You say you were raised in the ways of wisdom and intelligence. I want you to consider that you will feel much better about yourself, and will certainly be more wise and intelligent when you master the art of allowing others to be who and how they are, without judging them or wishing they were different. This will give you such relief when you progress in the direction of allowing.

Your anger and your words are particularly harsh, and that reflects some bitterness inside you. I assure you that you suffer more from that bitterness than anyone else does. Let's see if we can help you heal some of the pain, fear and anger that is behind the bitterness. No one has the kind of intense anger that you have unless there is some wounding in their past. If you don't agree, or don't want to take this approach, just stop reading at this point and do something else that feels better to you.

Okay, you're still reading...here is what I suggest:

1) Write a detailed account of all of any abuse, abandonment or neglect from your childhood. Don't hold back or leave anything out. Try to describe every detail. This is for no one's eyes but yours, so don't worry about that.

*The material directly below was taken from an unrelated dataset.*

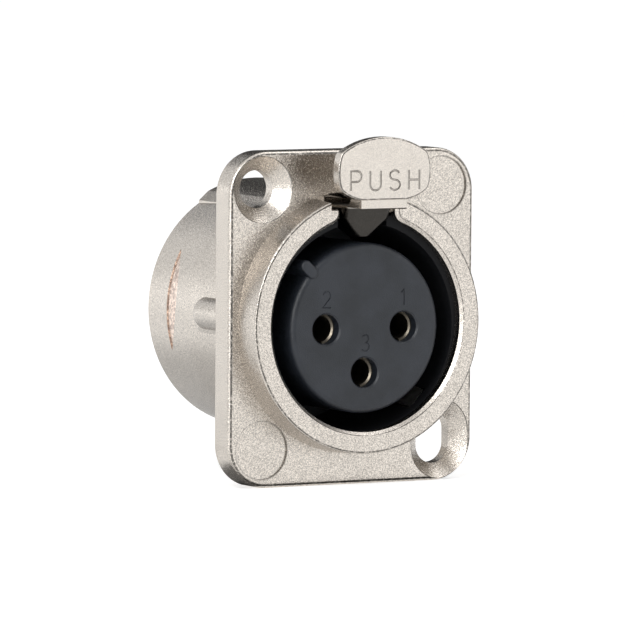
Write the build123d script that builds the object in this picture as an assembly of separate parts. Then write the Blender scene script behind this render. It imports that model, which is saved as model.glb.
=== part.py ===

2) Use the guided imagery healing processes you will find on this page to heal emotionally from the pain or trauma you may have experienced.

3) Use the journaling processes you will find described on this page to begin managing your anger more effectively on a daily basis. This will include a daily journaling process of writing from your anger and then shifting to positive journaling about the good things in the world around you, other people and the generation you're a part of.

4) Moment by moment, day by day, every time you think of your computers or other people, think of their positive aspects--what you appreciate and benefit from. Use this to extend the benefits of the positive journaling process above.

Holli, I know a lot of people can related to your frustration about computers. It sounds like you have to use them a lot, which I guess is standard for a college student today. Might as well develop a positive relationship with technology--it's not going anywhere, and I'd be concerned about your well being if you stay this angry at technology for the rest of your life.

If you do the journaling exercises I recommended above, be sure and write about the positive aspects of computers and technology--I assure you your frustration would be greater if you had to use a typewriter and carbon paper! Here you are getting some free counseling right now--because of the Internet.

Finally, think of how much better you will feel about yourself when you are no longer so angry at your generation, technology and other people.

I heard it said once that "You're as good as the best, and no better than the worst." Try that one on for size, and see if it helps ease some of the tension you feel regarding other people.